El deseo de obtener una promoción por encima de los demás y de alcanzar determinada posición personal es conducente a una degradante dependencia de la opinión de los demás y un patético anhelo de escuchar sus alabanzas. El deseo de una alabanza lleva consigo un terror de que los demás nos desaprueben y de esta manera la mente se ve esclavizada por el anhelo de la buena opinión de quienes están a nuestro alrededor. De manera que podemos decir que la necesidad de un reconocimiento personal es sencillamente infantil.
Así, el individuo ambicioso y competitivo es un ser desgraciado que todavía se encuentra atrapado en el deseo infantil de llegar a convertirse en el hijo favorito. Está de pie delante de los demás, presentando su tazón de mendigo suplicando su aprobación. Correrá, rodará, saltará, mentirá, asesinará o hará cualquier cosa que crea necesaria, a fin de ganarse la alabanza que busca. De alguna manera tiene que impresionar y por consiguiente adueñarse de la cabeza que ha colocado por encima de la suya. Puesto que todavía considera a la vida como un niño o como un ciudadano de segunda clase, todos sus esfuerzos por avanzar sólo sirven para confirmar su forma habitual de considerar a los demás y atarse a ellos. Continúa a lo largo de esta senda hasta que alguien puede ayudarlo a romper el trance hipnótico que lo ata, demostrando lo que ha estado, y sigue, haciendo.

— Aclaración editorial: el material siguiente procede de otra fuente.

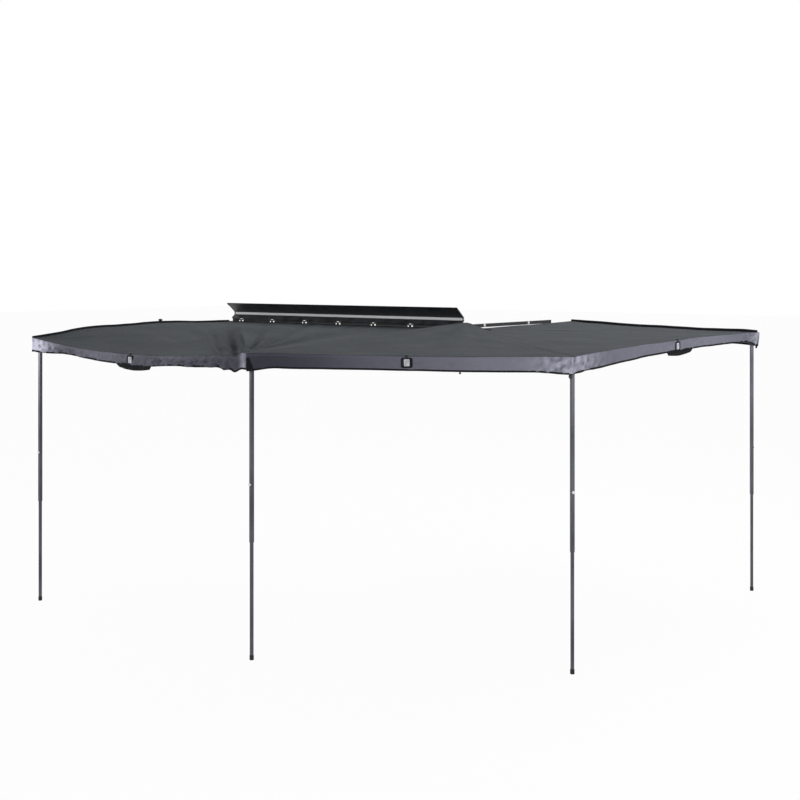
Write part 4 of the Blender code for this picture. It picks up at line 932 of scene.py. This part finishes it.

En resumen, la persona competitiva opera por un constante temor. El temor siempre nos limita y nos degrada. Jamás podremos lograr nuestra capacidad potencial en el ambiente de temor que engendra la competencia. La dependencia conduce al temor; el temor conduce a las comparaciones; las comparaciones conducen a la competencia y después la competencia nos destruye al degradarnos hasta llegar a la imitación, el conformismo, el infantilismo o la mediocridad. La dependencia y la imitación jamás son conducentes a la creatividad y la independencia. La libertad sólo llega cuando no colocamos ninguna cabeza por encima de la nuestra.
Los invito a reflexionar sobre esta lectura y a recordar que “la competencia siempre depositará tu vida en manos de los demás, mientras que la iniciativa te otorgará la libertad de elegir tu propio destino”.